§ **INSTRUCTIONS TO FOLLOW**: Please write out the material that follows, exactly as it stands.

§ **DATA**:

═══

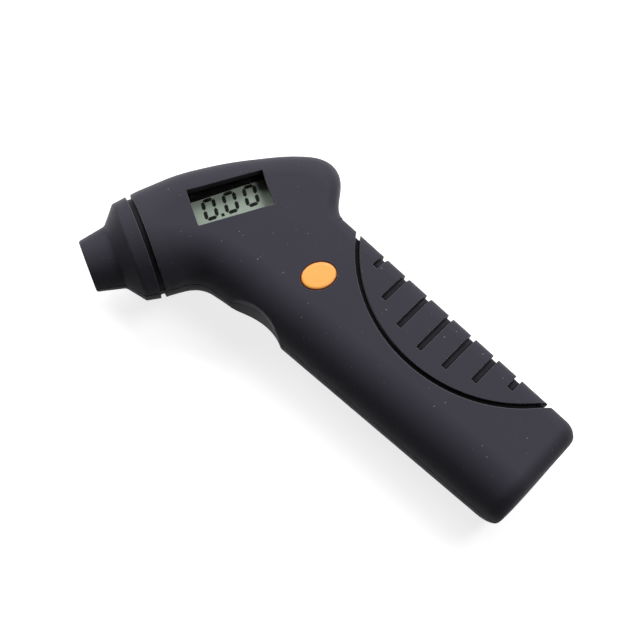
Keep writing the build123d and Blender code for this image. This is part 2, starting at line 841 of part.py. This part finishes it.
body = shell()
parts = {
    "front_housing": front_housing(),
    "rear_housing": rear_housing(),
    "grip_insert": grip_insert(),
    "display_window": display_window(),
    "lcd_frame": lcd_frame(),
    "lcd_front_glass": display * glass(front_glass_low, glass_height, glass_height / 2),
    "lcd_segments": lcd_segments(),
    "lcd_rear_glass": display * glass(rear_glass_low, rear_glass_height, glass_height / 2),
    "lcd_reflector": display * block(
        display_length - 2 * pane_play,
        rear_glass_height,
        reflector_low,
        rear_glass_low,
        0,
        (glass_height - rear_glass_height) / 2,
    ),
    "zebra_strip": zebra_strip(),
    "circuit_board": circuit_board(),
    "chip_blob": chip_blob(),
    "board_parts": board_parts(),
    "button_cap": button_cap(),
    "button_dome": button_dome(),
    "coin_cell": coin_cell(),
    "negative_contact": negative_contact(),
    "positive_contact": positive_contact(),
    "battery_cover": battery_cover(),
    "chuck_body": chuck_body(),
    "chuck_seal": chuck_seal(),
    "depressor_pin": depressor_pin(),
    "sensor_o_ring": sensor_o_ring(),
    "pressure_sensor": pressure_sensor(),
    "sensor_clamp": sensor_clamp(),
    "sensor_leads": sensor_leads(),
    "housing_screws": housing_screws(),
    "board_screws": board_screws(),
}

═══

§ **FINISHED TASK**:
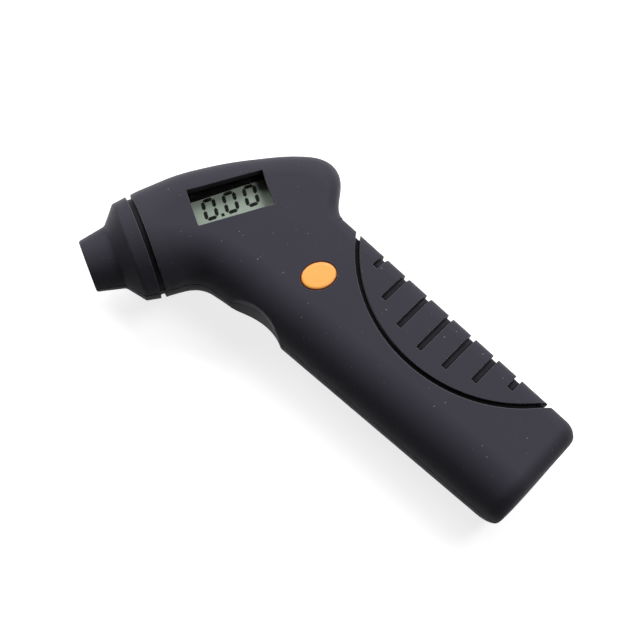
Keep writing the build123d and Blender code for this image. This is part 2, starting at line 841 of part.py. This part finishes it.
body = shell()
parts = {
    "front_housing": front_housing(),
    "rear_housing": rear_housing(),
    "grip_insert": grip_insert(),
    "display_window": display_window(),
    "lcd_frame": lcd_frame(),
    "lcd_front_glass": display * glass(front_glass_low, glass_height, glass_height / 2),
    "lcd_segments": lcd_segments(),
    "lcd_rear_glass": display * glass(rear_glass_low, rear_glass_height, glass_height / 2),
    "lcd_reflector": display * block(
        display_length - 2 * pane_play,
        rear_glass_height,
        reflector_low,
        rear_glass_low,
        0,
        (glass_height - rear_glass_height) / 2,
    ),
    "zebra_strip": zebra_strip(),
    "circuit_board": circuit_board(),
    "chip_blob": chip_blob(),
    "board_parts": board_parts(),
    "button_cap": button_cap(),
    "button_dome": button_dome(),
    "coin_cell": coin_cell(),
    "negative_contact": negative_contact(),
    "positive_contact": positive_contact(),
    "battery_cover": battery_cover(),
    "chuck_body": chuck_body(),
    "chuck_seal": chuck_seal(),
    "depressor_pin": depressor_pin(),
    "sensor_o_ring": sensor_o_ring(),
    "pressure_sensor": pressure_sensor(),
    "sensor_clamp": sensor_clamp(),
    "sensor_leads": sensor_leads(),
    "housing_screws": housing_screws(),
    "board_screws": board_screws(),
}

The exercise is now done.